I’m not proposing anyone go out and hire a red team. I firmly believe one of the reasons we, often, fail so miserably at security sometimes is due to our natural inclination to think the bad guy thinks like we do when they don’t. So how can we fix this?

  1. Study your adversary. Seriously, pour over any open source intelligence you can on your threat. Read the paper and look for crime stories. Pick up a police report or two on similar venues like yours. I’ll leave how you conduct your research to you. Just do it. Stop assuming blindly how the attack will go down or even who your adversary is.
  2. Consider hiring folks who can think like attackers. I’m not saying you hire criminals but red teams hire specialists who can mimic attackers. Choose folks from a variety of backgrounds to round out your security team. By the way, by “background”, I’m not talking education. I mean pick a team with a variety of specialists.

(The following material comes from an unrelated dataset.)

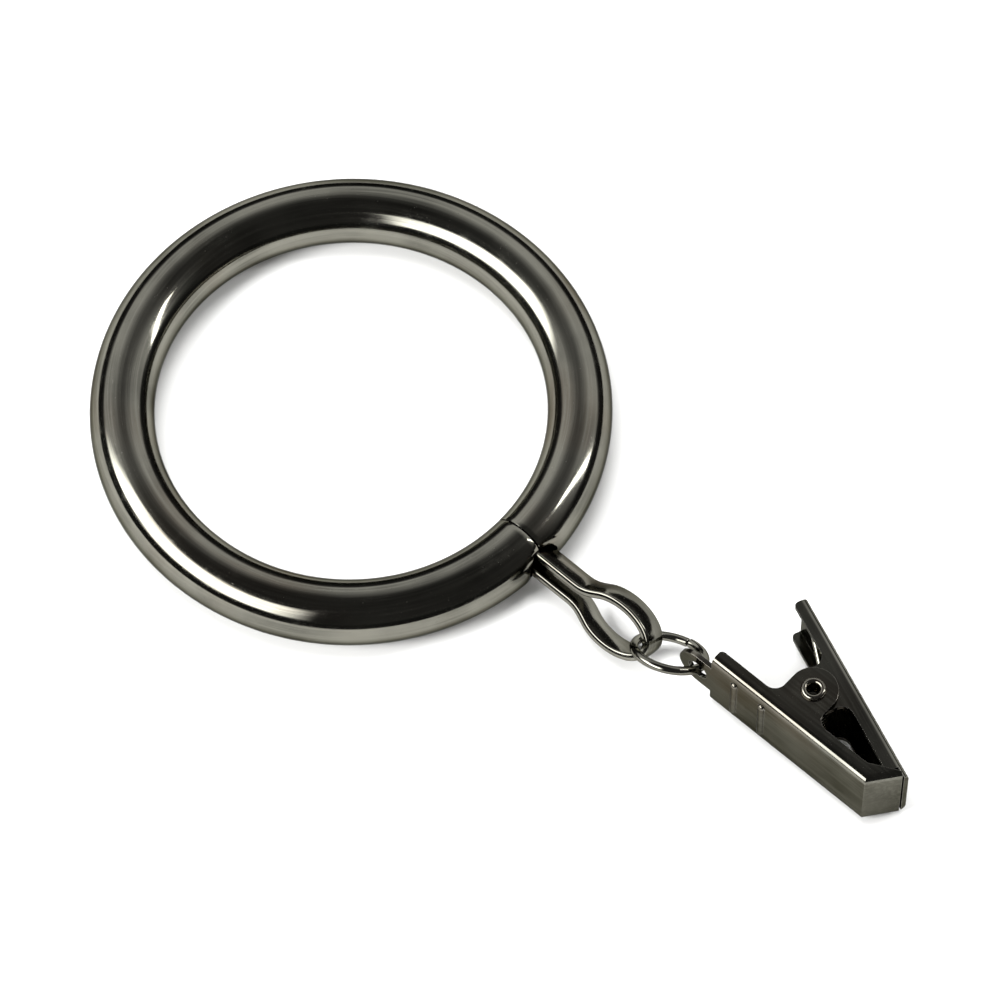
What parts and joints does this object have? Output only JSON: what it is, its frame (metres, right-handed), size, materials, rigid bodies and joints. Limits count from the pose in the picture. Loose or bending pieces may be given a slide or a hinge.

  3. Test your systems with exercises. The only way you’re going to learn is by testing how well your security program holds up against an actual attack. Consider doing this with little to no notice and have an after-action or “hot-wash” debriefing with your red team and affected staff right away. Finally, fix the vulnerabilities as soon as possible.
  4. Reward outside the box thinking. When I was a young boy, I recall my fondest memories were playing games like “hide-and-go-seek” with my friends. The guys who were the most creative were the best at this game. Why? Because they were unpredictable. I’ll leave how you choose to reward these folks on your own. Just do it.